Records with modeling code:
^^^^^^^^^^^^^^^^

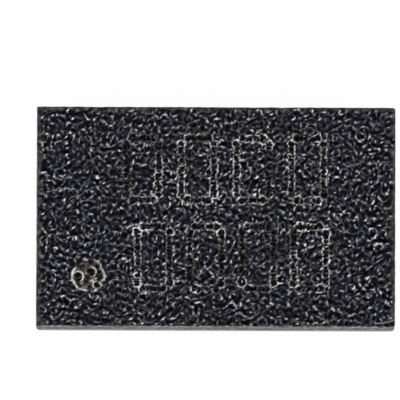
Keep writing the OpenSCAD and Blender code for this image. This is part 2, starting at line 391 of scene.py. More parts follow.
@dataclass(frozen=True)
class GreenMask(Finish):
    """Green solder mask, olive where copper lies under it."""

    name: str = "solder_mask"
    bare: Rgb = linear(41, 63, 57)
    bare_dark: Rgb = linear(24, 44, 40)
    over_copper: Rgb = linear(55, 54, 36)
    over_copper_dark: Rgb = linear(31, 32, 23)
    fleck: Rgb = linear(100, 130, 117)
    fleck_over_copper: Rgb = linear(124, 125, 115)
    # The dark ring at each ball's foot: painted shade, with dark flux in it.
    foot: Rgb = linear(20, 21, 18)
    residue: Rgb = linear(86, 80, 70)
    torn: Rgb = linear(104, 102, 100)
    soft: Cloud = Cloud(14.0, 3.0, step=(0.30, 0.70))
    deep: Cloud = Cloud(2.4, 2.0, 47.0, step=(0.38, 0.62))
    peel: Cloud = Cloud(34.0, 2.0, 5.0)
    drift: Cloud = Cloud(11.0, 2.0, 23.0)
    drift_mm: Triple = (0.16, -0.13, 0.0)
    crowd: Cloud = Cloud(4.6, 2.0, 31.0, step=(0.38, 0.60))
    gaps: Cloud = Cloud(50.0, 1.0, step=(0.30, 0.52))
    streaks: Spots = Spots(21.0, "X", (0.54, 0.94), (0.50, 0.10))
    lying: Triple = (0.55, 1.30, 1.0)
    upright: Triple = (1.10, 0.80, 1.0)
    fleck_share: float = 0.78
    relief_mm: float = 0.0016
    shine: float = 0.10
    drawn: bool = False

    def weave(self, kit: NodeKit) -> None:
        """Makes the film with its flecks, its orange peel and, where it is drawn, what the mesh stores.

        Args:
            kit: The material's nodes.
        """
        at = kit.place()
        soft = kit.cloud(at, self.soft)
        bent = kit.bent(at, self.drift, self.drift_mm)
        fleck = self._flecks(kit, bent, self.lying).most(self._flecks(kit, bent, self.upright) * 0.8)
        colour = kit.mix(soft, self.bare_dark, self.bare)
        dust = self.fleck
        if self.drawn:
            copper = kit.stored("copper")
            deep = kit.cloud(at, self.deep) * 0.6 + soft * 0.4
            colour = kit.mix(copper, colour, kit.mix(deep, self.over_copper_dark, self.over_copper))
            dust = kit.mix(copper, self.fleck, self.fleck_over_copper)
            # foot is painted shade round each ball, with dark flux in it; residue and torn are the film's own
            # marks.
            for name, share in (("foot", 0.8), ("residue", 1.0), ("torn", 1.0)):
                colour = kit.mix(kit.stored(name) * share, colour, getattr(self, name))
        colour = kit.mix(fleck * self.fleck_share, colour, dust)
        normal = kit.relief(kit.cloud(at, self.peel) + fleck * 0.4, self.relief_mm)
        kit.surface(colour, 0.34 + soft * 0.16, normal, {"Specular IOR Level": self.shine})

    def _flecks(self, kit: NodeKit, at: Signal, squeezed: Triple) -> Signal:
        """Pale streaks, drawn out by factors, where the weave and dust under the film show through."""
        crowd = kit.cloud(at, self.crowd) * 0.7 + 0.3
        return kit.spots(kit.stretch(at, squeezed), self.streaks) * crowd * kit.cloud(at, self.gaps)


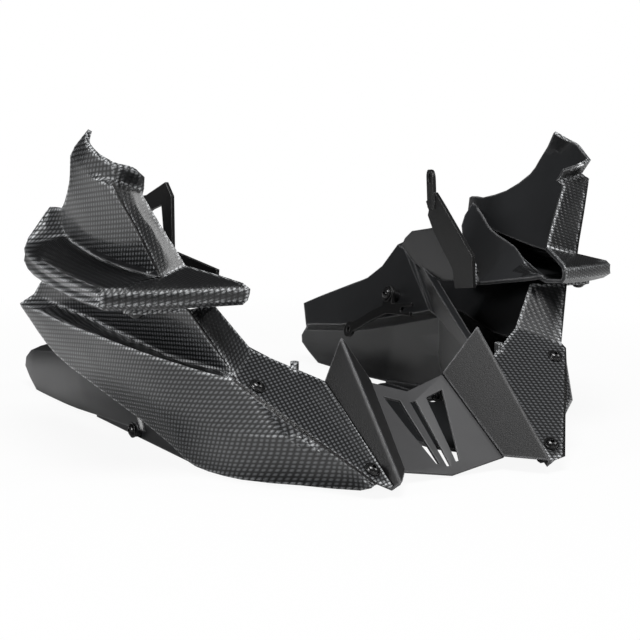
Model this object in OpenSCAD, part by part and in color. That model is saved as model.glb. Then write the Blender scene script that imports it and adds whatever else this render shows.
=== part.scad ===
// Motorcycle belly pan: two mirrored sides joined in front by a folded centre plate.
// +Z is up, the front of the motorcycle faces -Y, and the pan stands on its lower edges at z = 0.

/* [Overall size] */
// Width over the two winglets
pan_w = 458; // [420:2:500]
// Length from the front rails to the tail of the keel panels
pan_l = 475; // [430:1:520]
// Height from the lower edges to the tips of the collars
pan_h = 238; // [215:1:262]

/* [Side panels] */
// Wall of the upper and lower side panels
panel_t = 3; // [2.4:0.1:3.6]
// Wall of the keel panels
keel_t = 2.8; // [2.2:0.1:3.4]
// Wall of the floor panels
floor_t = 3; // [2.4:0.1:3.6]
// Width of the flange round the keel panel's upper rim
rim_flange = 4.5; // [3:0.5:6]
// Radius of the ear that carries the winglet's bolt
ear_r = 9; // [8:0.5:11]
// Diameter of the locating peg on the lower panel
peg_d = 6; // [4:0.5:8]
// Height of the locating peg over the panel's edge
peg_h = 5; // [3:0.5:8]

/* [Front plates] */
// Thickness of the folded centre plate and the front plates
plate_t = 2; // [1.4:0.1:2.4]
// Distance from the corner at which a front plate's rolled edge starts to turn
bead_reach = 4; // [3:0.5:5]
// Width of the front plate's flange behind the lower panel
back_flange = 18; // [17:0.5:22]
// Width of the centre plate's flange behind each front plate
tie_flange = 11; // [8:0.5:14]
// Width of an outer slot of the centre plate at its upper end
slot_w = 15; // [10:0.5:16]
// Width of the outer slots and the middle slot at their lower ends
slot_end_w = 2.7; // [2:0.1:4]
// Width of the middle slot at its upper end
mid_slot_w = 5; // [3:0.5:7]

/* [Brackets] */
// Thickness of the mounting brackets
bracket_t = 3; // [2:0.1:4]
// Thickness of the keel panel's ear and the upper panel's tab under an upper bracket
tab_t = 3; // [2.4:0.1:3.6]
// Bore of an upper bracket's eyelet
eye_d = 8.4; // [6.4:0.1:9]
// Outer diameter of an upper bracket's eyelet
eye_od = 14.4; // [13:0.2:16]
// How far the eyelet's end turns out of the bracket's plane, in degrees
eye_turn = 8; // [0:1:12]
// Width of the left bracket's struts
strut_w = 9; // [7:0.5:11]
// Bore of a lower bracket's eye
link_bore_d = 6.4; // [5:0.1:7]
// Outer diameter of the lower bracket's eye
link_od = 15; // [12:0.5:17]
// Width of a lower bracket's arm
arm_w = 9.6; // [8:0.2:12]
// Width of the open slot in the lower bracket's fork
fork_slot = 5.4; // [4.4:0.1:6]
// Length of the spacer under a lower bracket
spacer_l = 6; // [4:0.5:8]
// Outer diameter of the spacer
spacer_d = 11; // [9:0.5:14]

/* [Fasteners] */
// Shank diameter of the bolts
bolt_d = 5; // [4:0.1:6]
// Diameter of the flange under a bolt's head
head_d = 11.8; // [10:0.1:13]
// Height of a bolt's dome over its flange
dome_h = 2.6; // [2:0.1:3.4]
// Thickness of a head's flange
head_rim_t = 1.2; // [0.8:0.1:1.6]
// Width across flats of the hexagon socket
key_af = 3; // [2.5:0.1:3.6]
// Diameter of the washers
washer_d = 15; // [13:0.5:17]
// Thickness of the washers
washer_t = 1.2; // [0.8:0.1:1.6]
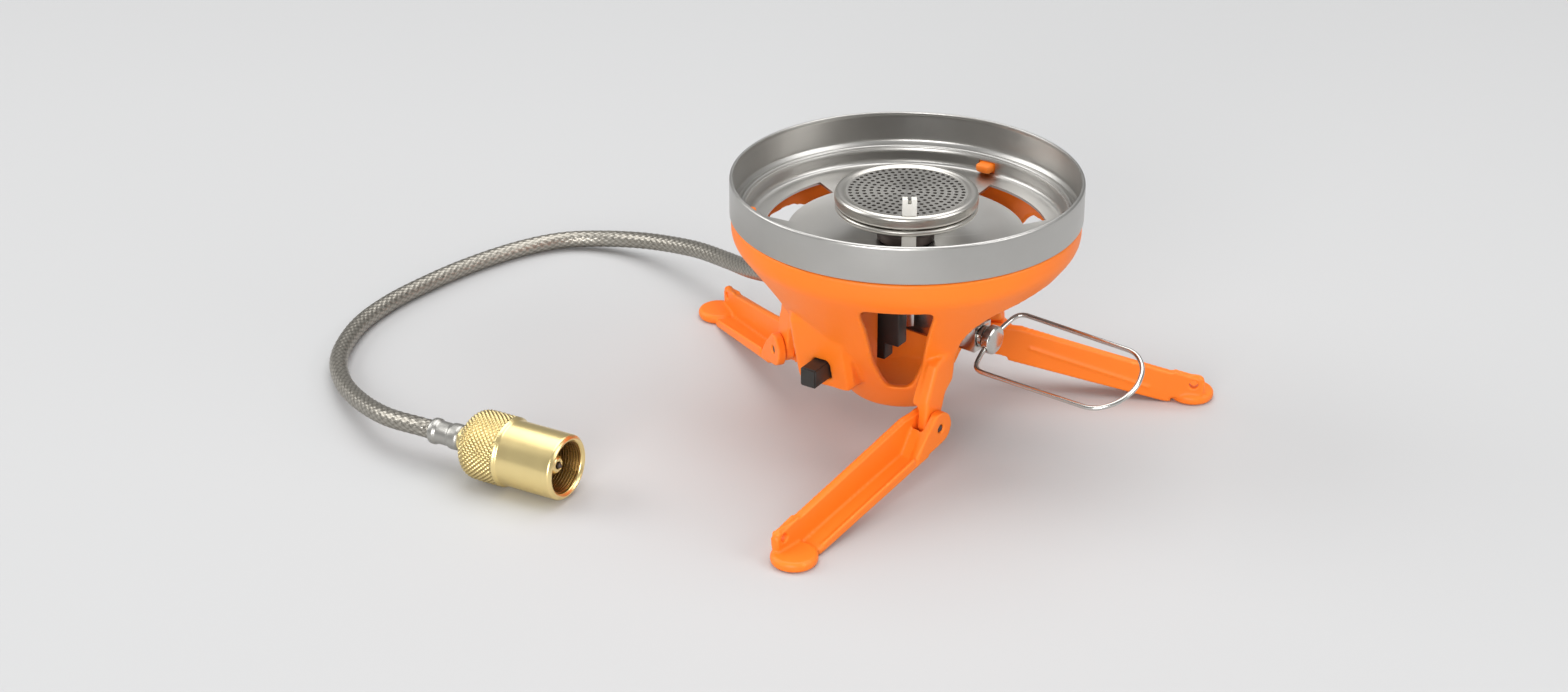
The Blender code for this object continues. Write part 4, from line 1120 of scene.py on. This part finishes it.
@dataclass
class Hose:
    """Braided fuel hose with a crimped ferrule at each end."""

    radius: float = 3.0
    ferrule_r: float = 4.1
    ferrule_l: float = 11.0
    inlet_x: float = -22.0
    spacing: float = 0.55
    path_spacing: float = 3.0
    groove: float = 0.28
    strands: int = 10
    weave: float = 330.0
    route: tuple[Point3, ...] = (
        (-54.0, 5.5, 20.0), (-75.0, 17.0, 11.5), (-96.0, 28.6, 5.0), (-115.0, 35.6, 1.0),
        (-131.5, 39.0, -2.5), (-147.0, 39.6, -5.5), (-162.5, 35.5, -7.8), (-174.0, 26.5, -8.7),
        (-181.0, 11.0, -9.0), (-184.5, -10.0, -9.0), (-185.0, -30.0, -9.0), (-183.5, -49.0, -9.0),
        (-178.0, -68.0, -8.9), (-166.0, -87.0, -8.6), (-151.0, -99.5, -7.8), (-133.0, -108.5, -5.6),
        (-114.0, -114.5, -2.6),
    )

    def centreline(self, spacing: float) -> np.ndarray:
        """The hose's line from the valve's ferrule to the connector's.

        Args:
            spacing: Distance between points in millimetres.

        Returns:
            Points in millimetres.
        """
        start = self.inlet_x - self.ferrule_l - 3 * GAP
        end = -SHANK_OUT - self.ferrule_l - 2 * GAP
        points = [(start - x, 0.0, STEM_Z) for x in (0.0, 2.5, 5.0)] + list(self.route)
        for x in (-5.0, -2.5, 0.0):
            points.append(tuple((CONNECTOR @ (Vector((end + x, 0.0, 0.0)) * MM)) / MM))
        return smooth_points(points, spacing)

    def ferrule(self, name: str, node: str, matrix: Matrix) -> Object:
        """Crimped sleeve that runs along local -X.

        Args:
            name: The piece's name.
            node: The CAD node that it stands for.
            matrix: Where its face lies.

        Returns:
            The piece.
        """
        r, length = self.ferrule_r, self.ferrule_l
        outline = [(r - 0.5, 0.0), (r, 0.6), (r, 3.4), (r - 0.5, 4.2), (r - 0.5, length - 2.6),
                   (r, length - 2.0), (r, length - 0.4), (r - 0.4, length)]
        shape = moved(lathe(rounded(outline, 0.5), 64), matrix @ spin(-90.0, "Y"))
        piece = finish_mesh(name, shape)
        return adopt(wear(piece, Look.SATIN), Body.STOVE, Slot.BRIGHT, node)

    def build(self, pieces: Sequence[Object]) -> None:
        """Args:
            pieces: The connector's pieces, which lie on its end; not used.
        """
        hose = tube("fuel_hose", self.centreline(self.spacing), self.radius, 60)
        sink_relief(hose, Look.BRAID, Relief.BRAID, self.groove, self.strands, self.weave)
        adopt(hose, Body.STOVE, Slot.BRAID, "hose")
        self.ferrule("valve_end_ferrule", "valve_ferrule",
                     shift(self.inlet_x - 2 * GAP, 0.0, STEM_Z))
        nut_end = self.ferrule("connector_end_ferrule", "nut_ferrule",
                               CONNECTOR @ shift(-SHANK_OUT - GAP))
        path = (self.centreline(self.path_spacing) * MM).tolist()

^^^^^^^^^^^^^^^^

WHAT YOU SHOULD DO -
Quote exactly the stretch of lines above that starts at the first one and ends at the line with "solder mask, olive", and nothing beyond it.

RESULT FOR THIS TASK -
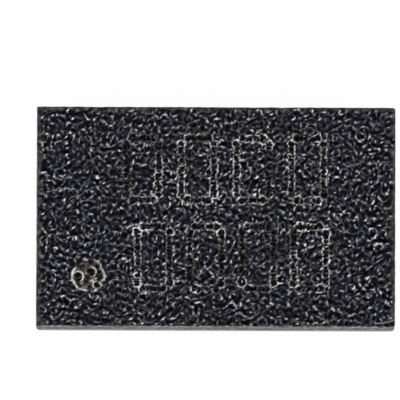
Keep writing the OpenSCAD and Blender code for this image. This is part 2, starting at line 391 of scene.py. More parts follow.
@dataclass(frozen=True)
class GreenMask(Finish):
    """Green solder mask, olive where copper lies under it."""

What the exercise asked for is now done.